I am writing blog posts today, earning money because I want to have a day off next week. Today when I have also committed to do four hours of driving so I can be around to support my daughter do a course in London for two days. She might be 20 but I want to be her mum and be here for her, but at the same time I need to earn money. I haven’t had to say to her “sorry, you’ll have to get the bus”.
I could never have done that if I had what you would probably call a proper job.
Alongside the paid stuff I have been offered some astonishing opportunities not just for myself, but for my friends and family too. Does it make me a detestable freeloader that we had the FA Cup in our lounge and I invited the local under 13s football team to come to my house so they could all hold it? Be photographed with it? At one point we had about 50 people in our house, none of whom I have ever met before or since, but when they open Timehop on that day they will forever see themselves holding the FA Cup. What does that do for a young football player?
When I was offered the use of a villa in France for my family for a week, was I freeloading? Yes that sounds very grand. It was a chateau after all, it slept 20 for god sake. To read that you would think “yeah, see she is a detestable freeloader” but what you don’t know is that we all paid for our own flights (over a bank holiday weekend to in August. Not exactly EasyJet’s cheapest time of year). Hire car. For the dog to be in kennels. It cost us money to do that review for that company.

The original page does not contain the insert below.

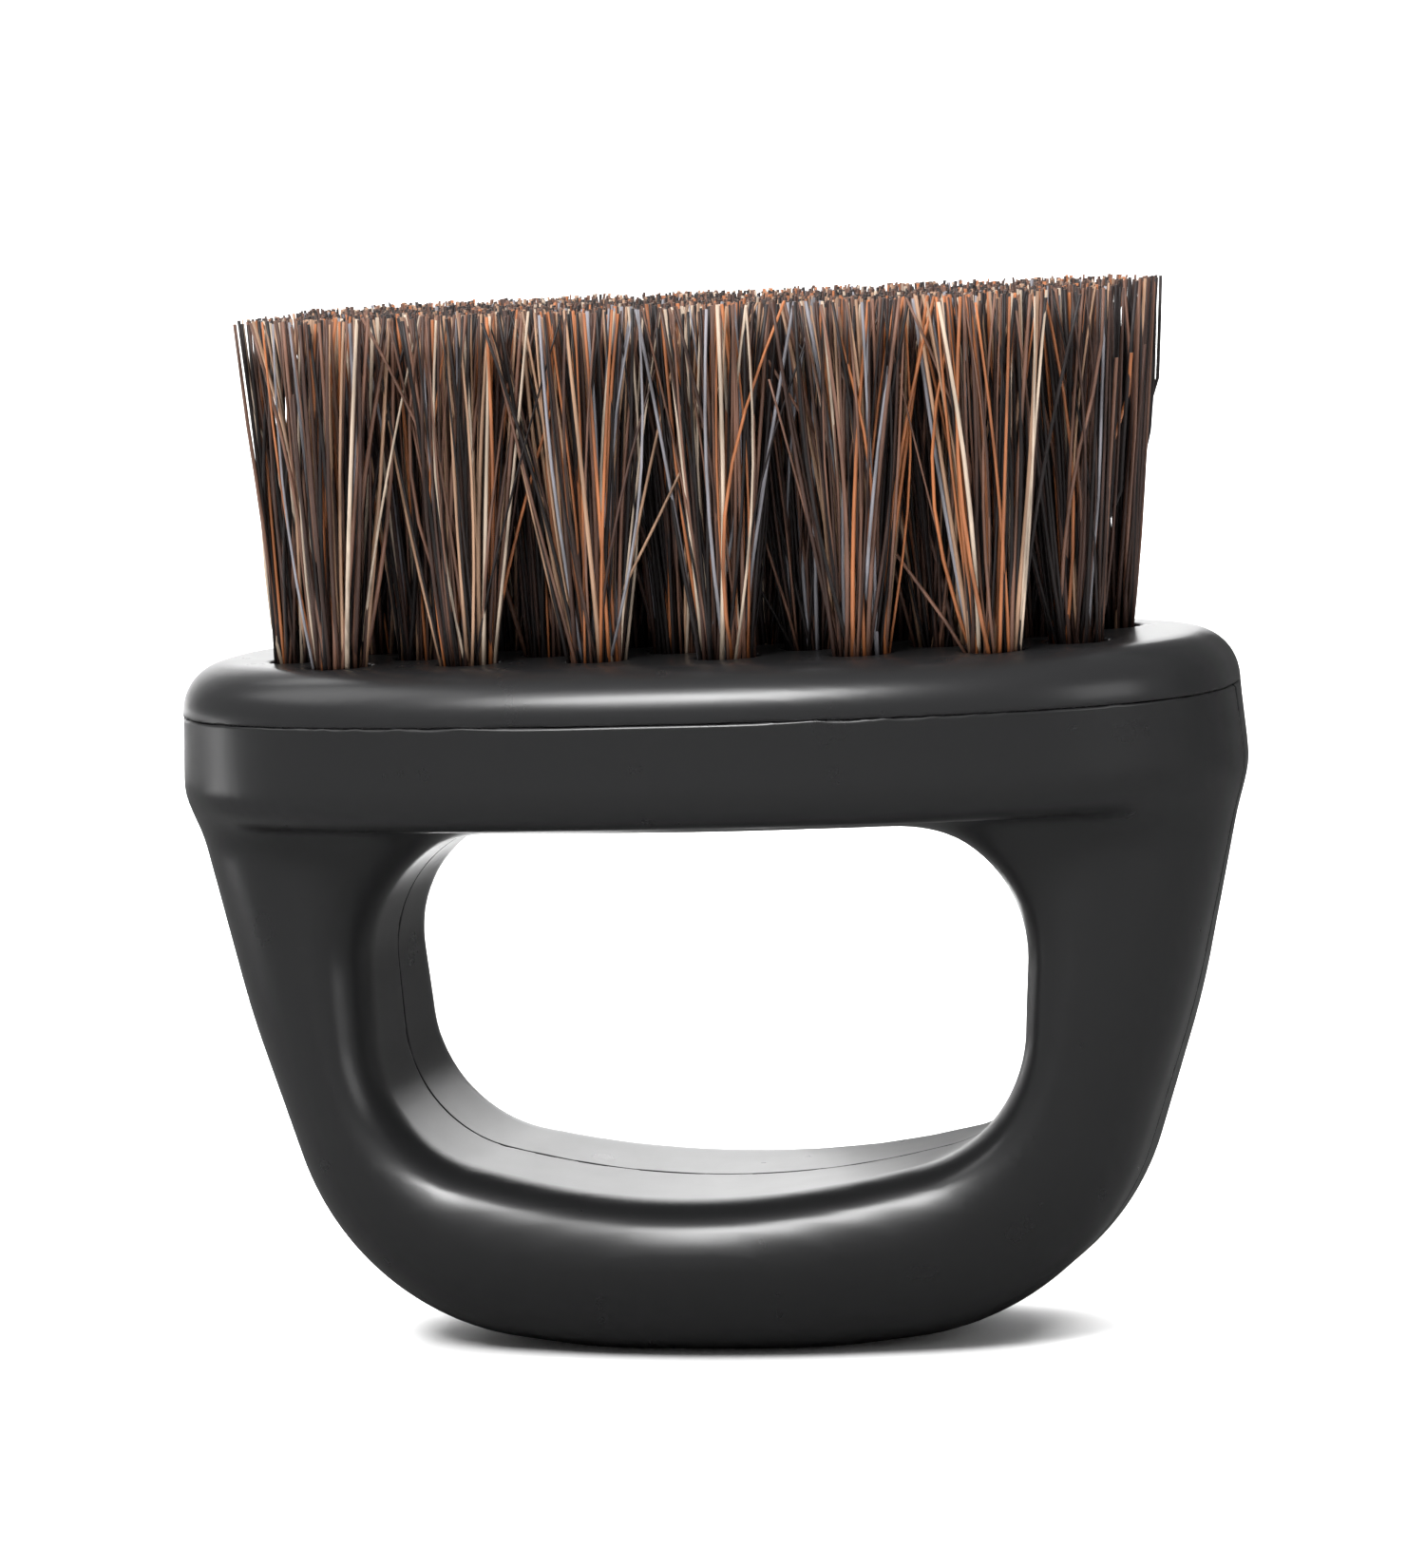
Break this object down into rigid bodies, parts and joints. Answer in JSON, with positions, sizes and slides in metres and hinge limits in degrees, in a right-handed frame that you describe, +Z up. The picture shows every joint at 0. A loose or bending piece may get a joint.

Same as when I have done other holiday reviews. We went to Menorca this year as guests of James Villa and whilst our flights and hire car were paid for all our other expenses were ours. Every meal and entry to every attraction (and we did them all so I could write about them). It was hard work. It is not a holiday when you have to think that every day you need to photograph, write up and share things. Holiday companies don’t give these things away and expect one blog post that says “yeah this is alright”, they expect a lot in return (rightly so). But at the same time two of my kids got a week away and experiences we would never have had otherwise so do I begrudge working hard at the review? No. But nor do I appreciate people assuming it’s a free holiday.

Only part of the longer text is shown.